Work instructions
Look through the listing below and work out how many of its lines hold the word "lifts". Give only the number.

Input rows
___

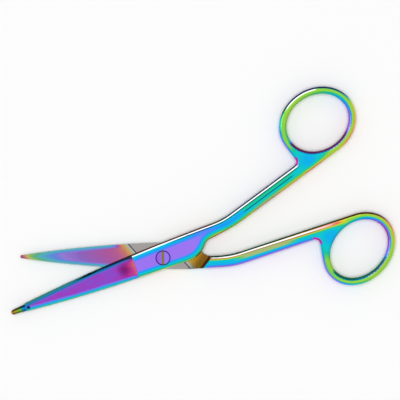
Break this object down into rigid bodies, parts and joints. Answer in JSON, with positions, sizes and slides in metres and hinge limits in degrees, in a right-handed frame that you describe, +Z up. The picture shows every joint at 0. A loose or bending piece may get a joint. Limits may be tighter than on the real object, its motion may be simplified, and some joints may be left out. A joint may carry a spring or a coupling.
{
  "type": "bandage scissors",
  "caption": "Angled bandage scissors with a blunt probe nose, a pointed plain blade, oval finger rings and a flush slotted pivot screw, rainbow-coated steel.",
  "frame": {"origin": "on the pivot axis, in the plane on which the scissors lie, which is the outer joint face of the rear half", "axes": "+Z up along the pivot axis, out of the screw's head; +X along the rear half's joint, from the blade tips towards the finger rings"},
  "size_m": [0.1341, 0.0796, 0.0048],
  "materials": {
    "coated_front": "satin-polished steel with a rainbow interference coating, violet on the flats and blue, teal, green and gold round the edges",
    "coated_rear": "the same rainbow coating, with an uncoated satin band across the inner joint face",
    "coated_screw": "the same rainbow coating, violet head with an olive slot"
  },
  "bodies": {
    "rear": {"rear_half": "coated_rear", "pivot_screw": "coated_screw"},
    "front": {"front_half": "coated_front"}
  },
  "joints": [
    {"name": "pivot", "type": "hinge", "parent": "rear", "child": "front", "pos_m": [0, 0, 0], "axis": [0, 0, 1], "range_deg": [-17.5, 114]}
  ]
}
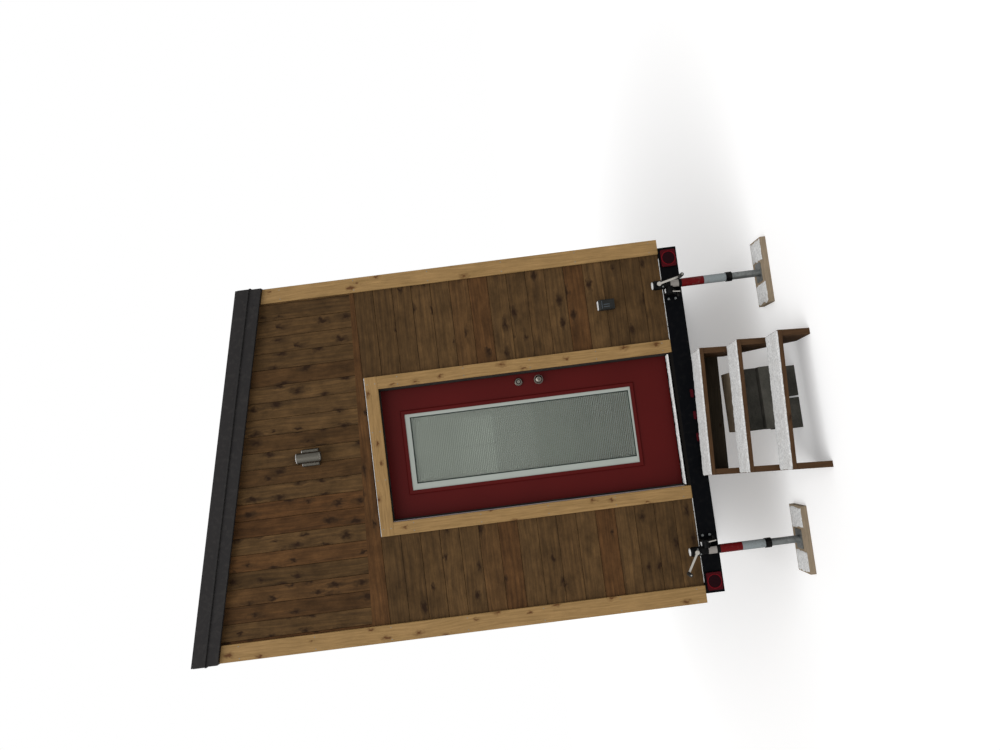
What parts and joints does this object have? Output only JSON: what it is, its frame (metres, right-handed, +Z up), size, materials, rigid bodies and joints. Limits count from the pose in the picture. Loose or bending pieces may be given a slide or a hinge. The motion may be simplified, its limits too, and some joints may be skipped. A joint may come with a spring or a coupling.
{
  "type": "tiny house on trailer",
  "caption": "Narrow timber-clad house with a single-slope metal roof on a low trailer, with a glazed entry door, wooden steps over a stack of blocks, and crank-down stabiliser jacks.",
  "frame": {"origin": "on the ground under the middle of the whole object's bounding box", "axes": "+X towards the low side of the roof, +Y from the entry door end towards the drawbar, +Z up"},
  "size_m": [2.556, 8.4627, 4.2239],
  "materials": {
    "siding": "dark walnut stain on sawn boards",
    "trim_wood": "clear-stained pine boards",
    "floor_wood": "plywood",
    "roof_core": "rafters and sheathing as one panel",
    "roof_metal": "charcoal coated steel",
    "edge_metal": "charcoal coated steel",
    "window_frame": "dark extruded frame",
    "glass": "sealed clear glass",
    "jamb": "brown primed jamb",
    "door_paint": "insulated leaf painted satin dark red",
    "lite_frame": "pale moulded frame",
    "bright_metal": "satin nickel",
    "sill_metal": "dark bronze anodised",
    "frame_paint": "black gloss paint on rolled steel",
    "wheel_steel": "silver wheel paint",
    "tyre": "black tread rubber",
    "galvanised": "zinc plated",
    "red_lens": "deep red lens",
    "lamp_metal": "brushed stainless tube",
    "outlet_plastic": "charcoal weatherproof cover",
    "step_wood": "walnut-stained fir",
    "pad_wood": "weathered timber",
    "concrete": "cast concrete block",
    "jack_paint": "black powder coat with red and silver bands",
    "grip": "black moulded grip"
  },
  "bodies": {
    "house": {"rear_wall_beside_door": "siding", "rear_wall_over_door": "siding", "front_wall": "siding", "side_walls": "siding", "floor_deck": "floor_wood", "window_frames": "window_frame", "window_glass": "glass", "window_trims": "trim_wood", "end_corner_boards": "trim_wood", "side_corner_boards": "trim_wood", "roof_deck": "roof_core", "roof_sheet": "roof_metal", "end_fascias": "edge_metal", "side_fascias": "edge_metal", "door_jambs": "jamb", "door_head": "jamb", "door_sill": "sill_metal", "door_side_trims": "trim_wood", "door_head_trim": "trim_wood", "door_hinges": "bright_metal", "rear_beam": "frame_paint", "frame_rails": "frame_paint", "crossmembers": "frame_paint", "wheel_arches": "frame_paint", "tyres": "tyre", "wheel_rims": "wheel_steel", "axles": "frame_paint", "tongue": "frame_paint", "coupler": "frame_paint", "tongue_jack": "galvanised", "rear_lights": "red_lens", "wall_lamp": "lamp_metal", "outlet_box": "outlet_plastic", "step_treads": "step_wood", "step_stringers": "step_wood", "step_apron": "step_wood", "pier_blocks": "concrete", "pier_shim": "pad_wood", "jack_pads": "pad_wood", "jack_brackets": "jack_paint", "jack_bodies": "jack_paint"},
    "door": {"door_slab": "door_paint", "door_lite_frame": "lite_frame", "door_glass": "glass", "lock_plates": "bright_metal", "door_knobs": "bright_metal"},
    "left_jack_leg": {"left_jack_leg": "galvanised"},
    "right_jack_leg": {"right_jack_leg": "galvanised"},
    "left_crank": {"left_crank_arm": "galvanised", "left_crank_grip": "grip"},
    "right_crank": {"right_crank_arm": "galvanised", "right_crank_grip": "grip"}
  },
  "joints": [
    {"name": "door_hinge", "type": "hinge", "parent": "house", "child": "door", "pos_m": [-0.4595, -3.2805, 1.75], "axis": [0, 0, 1], "range_deg": [0, 100]},
    {"name": "left_leg_slide", "type": "slide", "parent": "house", "child": "left_jack_leg", "axis": [0, 0, 1], "range_m": [0, 0.18]},
    {"name": "right_leg_slide", "type": "slide", "parent": "house", "child": "right_jack_leg", "axis": [0, 0, 1], "range_m": [0, 0.18]},
    {"name": "left_crank_turn", "type": "hinge", "parent": "house", "child": "left_crank", "pos_m": [-0.901, -3.5725, 0.745], "axis": [0, -1, 0], "continuous": true},
    {"name": "right_crank_turn", "type": "hinge", "parent": "house", "child": "right_crank", "pos_m": [0.926, -3.5725, 0.745], "axis": [0, -1, 0], "continuous": true}
  ]
}
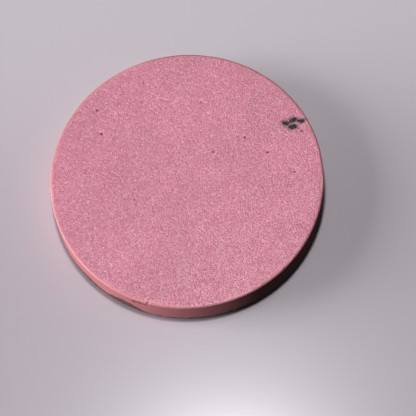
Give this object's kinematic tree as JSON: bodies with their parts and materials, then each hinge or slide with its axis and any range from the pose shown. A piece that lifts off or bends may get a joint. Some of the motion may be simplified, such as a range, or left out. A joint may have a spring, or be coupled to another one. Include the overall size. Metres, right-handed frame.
{
  "type": "shaving soap puck",
  "caption": "Thin round cake of pressed shaving soap with a grained lather face, eased edges, a flat base and dark bits stuck in the face.",
  "frame": {"origin": "centre of the flat base, on the surface that the puck rests on", "axes": "+Z is the cake's axis, up out of the lather face; +X points to the side with the residue flakes, which lie 22.5 degrees anticlockwise from it"},
  "size_m": [0.076, 0.076, 0.0096],
  "materials": {
    "soap": "satin pressed soap, finely grained, rose pink",
    "residue": "dull dried residue, charcoal grey",
    "fleck": "dull dark red-brown grit"
  },
  "bodies": {
    "root": {"soap_cake": "soap", "residue_flake_left": "residue", "residue_flake_upper": "residue", "residue_flake_lower": "residue", "residue_flake_right": "residue", "dark_flecks": "fleck"}
  },
  "joints": []
}
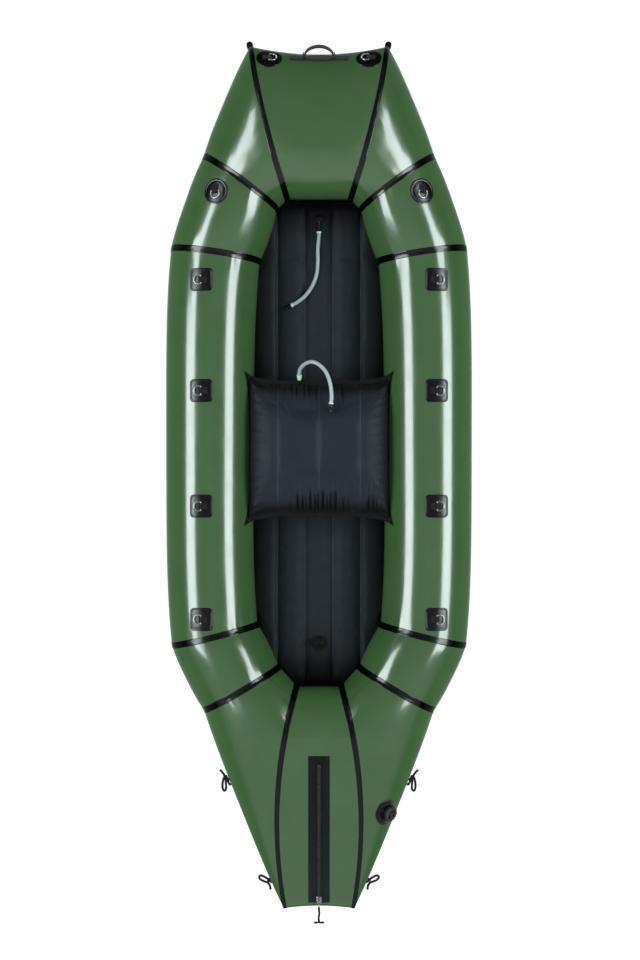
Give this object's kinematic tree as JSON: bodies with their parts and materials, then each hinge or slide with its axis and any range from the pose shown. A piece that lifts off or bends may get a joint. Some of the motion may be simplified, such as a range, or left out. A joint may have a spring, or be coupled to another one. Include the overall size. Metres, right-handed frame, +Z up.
{
  "type": "inflatable packraft",
  "caption": "Long inflatable packraft seen as a ring of welded tubes, with a chambered floor, a seat, valves with filling tubes, ring patches, a carry handle and a stern zip.",
  "frame": {"origin": "centre of the resting plane under the floor, at the middle of the hull's length and width", "axes": "+Y towards the bow, +X to starboard (the right side seen from above with the bow up), +Z up"},
  "size_m": [1.026, 2.9113, 0.3884],
  "materials": {
    "hull_fabric": "glossy coated",
    "patch_black": "glossy coated",
    "floor_fabric": "satin coated",
    "seat_fabric": "satin coated",
    "valve_black": "satin",
    "valve_rubber": "matt",
    "tube_clear": "clear, slightly milky",
    "ring_steel": "polished",
    "zip_tape": "coated",
    "zip_metal": "polished",
    "cord_black": "braided"
  },
  "bodies": {
    "hull": {"bow_quarter_right": "hull_fabric", "fore_side_right": "hull_fabric", "side_tube_right": "hull_fabric", "aft_side_right": "hull_fabric", "stern_quarter_right": "hull_fabric", "stern_panel": "hull_fabric", "stern_quarter_left": "hull_fabric", "aft_side_left": "hull_fabric", "side_tube_left": "hull_fabric", "fore_side_left": "hull_fabric", "bow_quarter_left": "hull_fabric", "bow_panel": "hull_fabric", "bow_left_patch": "patch_black", "bow_right_patch": "patch_black", "floor_sheet": "floor_fabric", "floor_tube": "tube_clear", "floor_tube_fitting": "valve_black", "floor_valve_base": "valve_black", "handle_patch": "patch_black", "inflatable_floor": "floor_fabric", "main_valve_base": "valve_black", "seat_cushion": "seat_fabric", "seat_tube": "tube_clear", "seat_tube_fitting": "valve_black", "shoulder_left_patch": "patch_black", "shoulder_right_patch": "patch_black", "side_left_1_patch": "patch_black", "side_left_2_patch": "patch_black", "side_left_3_patch": "patch_black", "side_left_4_patch": "patch_black", "side_right_1_patch": "patch_black", "side_right_2_patch": "patch_black", "side_right_3_patch": "patch_black", "side_right_4_patch": "patch_black", "tie_lower_left": "cord_black", "tie_lower_right": "cord_black", "tie_upper_left": "cord_black", "tie_upper_right": "cord_black", "zip_tape": "zip_tape"},
    "bow_left_ring": {"bow_left_ring": "ring_steel"},
    "bow_right_ring": {"bow_right_ring": "ring_steel"},
    "shoulder_left_ring": {"shoulder_left_ring": "ring_steel"},
    "shoulder_right_ring": {"shoulder_right_ring": "ring_steel"},
    "side_left_1_ring": {"side_left_1_ring": "ring_steel"},
    "side_left_2_ring": {"side_left_2_ring": "ring_steel"},
    "side_left_3_ring": {"side_left_3_ring": "ring_steel"},
    "side_left_4_ring": {"side_left_4_ring": "ring_steel"},
    "side_right_1_ring": {"side_right_1_ring": "ring_steel"},
    "side_right_2_ring": {"side_right_2_ring": "ring_steel"},
    "side_right_3_ring": {"side_right_3_ring": "ring_steel"},
    "side_right_4_ring": {"side_right_4_ring": "ring_steel"},
    "carry_handle": {"handle_loop": "patch_black"},
    "zip_slider": {"zip_slider": "zip_metal"},
    "zip_pull": {"zip_link": "zip_metal", "zip_toggle": "cord_black"},
    "main_valve_cap": {"main_valve_cap": "valve_black"},
    "main_valve_flap": {"main_valve_flap": "valve_rubber"},
    "floor_valve_cap": {"floor_valve_cap": "valve_black"},
    "floor_mouthpiece": {"floor_mouthpiece": "valve_black"},
    "seat_mouthpiece": {"seat_mouthpiece": "valve_black"}
  },
  "joints": [
    {"name": "bow_left_ring_hinge", "type": "hinge", "parent": "hull", "child": "bow_left_ring", "pos_m": [-0.16337, 1.37312, 0.30868], "axis": [0, -0.7563, 0.6542], "range_deg": [0, 150]},
    {"name": "bow_right_ring_hinge", "type": "hinge", "parent": "hull", "child": "bow_right_ring", "pos_m": [0.16337, 1.37312, 0.30869], "axis": [0, 0.7563, -0.6542], "range_deg": [0, 150]},
    {"name": "shoulder_left_ring_hinge", "type": "hinge", "parent": "hull", "child": "shoulder_left_ring", "pos_m": [-0.34128, 0.93314, 0.31141], "axis": [-0.92, 0, -0.3919], "range_deg": [0, 150]},
    {"name": "shoulder_right_ring_hinge", "type": "hinge", "parent": "hull", "child": "shoulder_right_ring", "pos_m": [0.34128, 0.93314, 0.31141], "axis": [-0.92, 0, 0.3919], "range_deg": [0, 150]},
    {"name": "side_left_1_ring_hinge", "type": "hinge", "parent": "hull", "child": "side_left_1_ring", "pos_m": [-0.38913, 0.64372, 0.29472], "axis": [0, 0.9999, -0.0142], "range_deg": [0, 150]},
    {"name": "side_left_2_ring_hinge", "type": "hinge", "parent": "hull", "child": "side_left_2_ring", "pos_m": [-0.38892, 0.27768, 0.29656], "axis": [0, 1, -0.0005], "range_deg": [0, 150]},
    {"name": "side_left_3_ring_hinge", "type": "hinge", "parent": "hull", "child": "side_left_3_ring", "pos_m": [-0.38893, -0.10282, 0.29664], "axis": [0, 1, 0.0004], "range_deg": [0, 150]},
    {"name": "side_left_4_ring_hinge", "type": "hinge", "parent": "hull", "child": "side_left_4_ring", "pos_m": [-0.38915, -0.47606, 0.29449], "axis": [0, 0.9999, 0.0164], "range_deg": [0, 150]},
    {"name": "side_right_1_ring_hinge", "type": "hinge", "parent": "hull", "child": "side_right_1_ring", "pos_m": [0.38913, 0.64372, 0.29472], "axis": [0, -0.9999, 0.0142], "range_deg": [0, 150]},
    {"name": "side_right_2_ring_hinge", "type": "hinge", "parent": "hull", "child": "side_right_2_ring", "pos_m": [0.38892, 0.27768, 0.29656], "axis": [0, -1, 0.0005], "range_deg": [0, 150]},
    {"name": "side_right_3_ring_hinge", "type": "hinge", "parent": "hull", "child": "side_right_3_ring", "pos_m": [0.38893, -0.10282, 0.29663], "axis": [0, -1, -0.0004], "range_deg": [0, 150]},
    {"name": "side_right_4_ring_hinge", "type": "hinge", "parent": "hull", "child": "side_right_4_ring", "pos_m": [0.38915, -0.47606, 0.29449], "axis": [0, -0.9999, -0.0164], "range_deg": [0, 150]},
    {"name": "handle_fold", "type": "hinge", "parent": "hull", "child": "carry_handle", "pos_m": [0, 1.38228, 0.30638], "axis": [1, 0, 0], "range_deg": [-60, 60]},
    {"name": "zip_slide", "type": "slide", "parent": "hull", "child": "zip_slider", "axis": [0, 0.9882, 0.1533], "range_m": [0, 0.43]},
    {"name": "zip_pull_hinge", "type": "hinge", "parent": "zip_slider", "child": "zip_pull", "pos_m": [0, -1.40501, 0.26732], "axis": [-1, 0, 0], "range_deg": [0, 150]},
    {"name": "main_valve_cap_turn", "type": "hinge", "parent": "hull", "child": "main_valve_cap", "pos_m": [0.23067, -1.11763, 0.26695], "axis": [0.6312, -0.239, 0.7379], "range_deg": [0, 90]},
    {"name": "main_valve_flap_lift", "type": "slide", "parent": "hull", "child": "main_valve_flap", "axis": [-0.6312, 0.239, -0.7379], "range_m": [0, 0.004], "stiffness_N_per_m": 200},
    {"name": "floor_valve_cap_turn", "type": "hinge", "parent": "hull", "child": "floor_valve_cap", "pos_m": [0, -0.56793, 0.06127], "axis": [0, 0.0549, 0.9985], "range_deg": [0, 90]},
    {"name": "floor_mouthpiece_turn", "type": "hinge", "parent": "hull", "child": "floor_mouthpiece", "pos_m": [-0.09526, 0.57503, 0.06782], "axis": [-0.8753, -0.4837, 0], "range_deg": [0, 90]},
    {"name": "seat_mouthpiece_turn", "type": "hinge", "parent": "hull", "child": "seat_mouthpiece", "pos_m": [0.03959, 0.23194, 0.29848], "axis": [-0.1055, -0.9944, 0], "range_deg": [0, 90]}
  ]
}
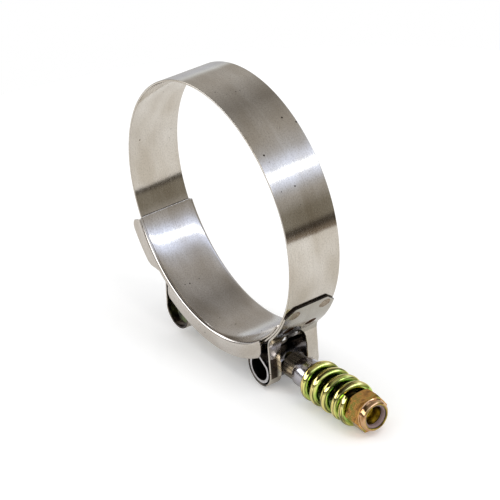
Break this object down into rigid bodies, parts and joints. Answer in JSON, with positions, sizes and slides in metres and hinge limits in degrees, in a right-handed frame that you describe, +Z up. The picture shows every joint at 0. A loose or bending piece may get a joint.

___

Written solution
2